None of this will matter until the National Popular Vote is enacted by enough states to form a majority of votes (270) in the Electoral College system, and that’s where California’s recent action is significant. California’s bill gets us 49 percent of the way to that destination. Eight states (the two mentioned, plus Vermont, Hawaii, Illinois, Maryland, Massachusetts and New Jersey) and the District of Columbia have approved the measure, representing a combined 132 of the 270 electoral votes needed.

How does this matter in Clark County? Well, as Americans we should abhor the thought of a leading vote-getter losing an election. We should be further outraged when the only time that happens in our nation is when we choose the most powerful leader in the world. It also matters to us because, as Washingtonians, we are part of the reform.

When votes don’t matter

Many of you are snarling: “The hell you say! I’m not part of your movement!” My response: Did you know that the 1.2 million votes John McCain received in our state in 2008 did not matter? Those 1.2 million voters might just as well have stayed home because all 11 of Washington’s electoral votes went to Barack Obama.

This is why 77 percent of Washingtonians want a popularly elected president, according to polls cited by nationalpopularvote.com. Approval percentages are 76 in Oregon, 75 in Idaho, 70 in California and over 60 in numerous other states red and blue.

Among many reasons for this growing consensus, five stand out:

Because of the Electoral College, campaigning presidential candidates visit only battleground states. According to nationalpopularvote.com, two-thirds of the states were ignored by presidential campaigns in 2008. In 2004, candidates spent 99 percent of their campaign money in just 16 states.

The Electoral College is especially dangerous in close elections. Republicans should be irate that a shift of only 60,000 votes in Ohio in 2004 would have denied George W. Bush the presidency and made John Kerry the winner, even though Bush won by more than 3 million votes nationwide.

The winner-take-all system of casting a state’s electoral votes is not in the Constitution, yet it’s used by all states except Maine and Nebraska. And because the Constitution allows states to determine how they cast electoral votes, a constitutional amendment to remove the Electoral College is neither required nor necessary.

Voters are smart. They know when their votes are ignored. And because of the Electoral College, voter turnout is higher in battleground states than in “spectator” states.

The Electoral College violates the one man, one vote principle.
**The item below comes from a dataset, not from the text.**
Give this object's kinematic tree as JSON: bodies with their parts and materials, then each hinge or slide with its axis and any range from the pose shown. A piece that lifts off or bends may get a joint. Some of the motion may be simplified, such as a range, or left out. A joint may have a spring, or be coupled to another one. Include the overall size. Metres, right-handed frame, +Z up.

Small-population states (Wyoming) have more electoral votes per capita than heavily populated states (California).

One final point of irony: Many angry Clark County residents who are screaming for votes on light rail or a new Interstate 5 bridge or a new baseball stadium see no problem at all with forfeiting their presidential votes to our state’s majority Democrats. Those folks ought to pay closer attention. They’re setting a poor example for aspiring voters in the Middle East.